İş güvenliği önlemlerinin alınmaması, çok uzun saatler boyunca yoğun tempoda çalışan işçinin aşırı yorgunluğu ve dikkat dağınıklığı ile birleşince iş kazalarına sebep oluyor. Her geçen gün iş cinayetlerinin sayısı artıyor. Ama işçilerin kurban olduğu cinayetler bunlarla da sınırlı kalmıyor.
Samsun Tekkeköy’de 19 Mayıs Sanayi Sitesi’nde bir mobilya imalathanesinde Salim Gümüştekin başından vurularak öldürüldü. Salim Gümüştekin orada çalışmıyordu. Çünkü yirmi gün önce işten çıkartılmıştı. Orada bulunma sebebi ise patronda kalan 300 lirasını almaktı. Yirmi gündür gelip gidiyor, ama parasını alamıyordu. En son gittiğinde patron yine parasını vermiyor. Gümüştekin parasını almak için patron Ahmet Tıknazoğlu’na ısrar ediyor. Bunun üzerine Tıknazoğlu, Gümüştekin’i ruhsatsız silahı ile başından vurarak öldürüyor. Olaydan sonra patron “pişmanım” diyerek karakola teslim oluyor.

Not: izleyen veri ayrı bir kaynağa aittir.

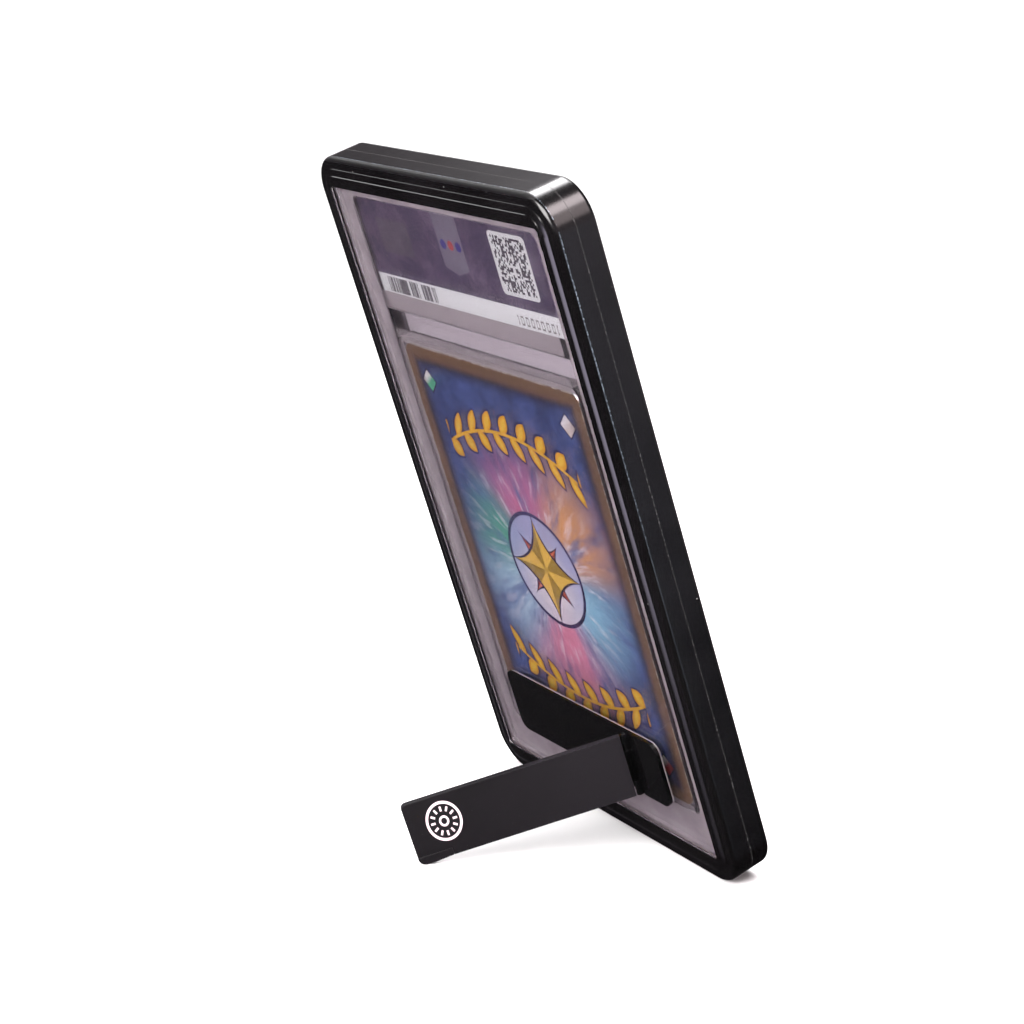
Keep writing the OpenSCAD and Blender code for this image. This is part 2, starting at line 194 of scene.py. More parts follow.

Biz işçiler canımızdan olmaya devam ediyoruz. Her ay zaten çeşit çeşit iş kazası haberleri geliyor. Daha geçen gün Pakistan’da 314 işçi cayır cayır yanarak öldü. Tersane işçileri sabah evden çıkarken eşleri ve çocukları ile vedalaşıp çıkıyorlar, her an iş kazası sonucunda ölebilirim kaygısıyla. Tekstil atölyelerinde elektrik çarpması, metal fabrikalarında pres makinesi, inşaatlarda iskeleden düşmeler... Şimdi de uğruna alın teri döktüğü 300 lirayı isteyen işçi vurularak öldürülüyor. Bir de patron utanmadan “pişmanım” diyor. Acaba niye pişman? İşçiyi hiçbir hak vermeden işten attığına mı? Yoksa emeğinin hakkını isteyen işçiyi vurarak öldürdüğü için mi?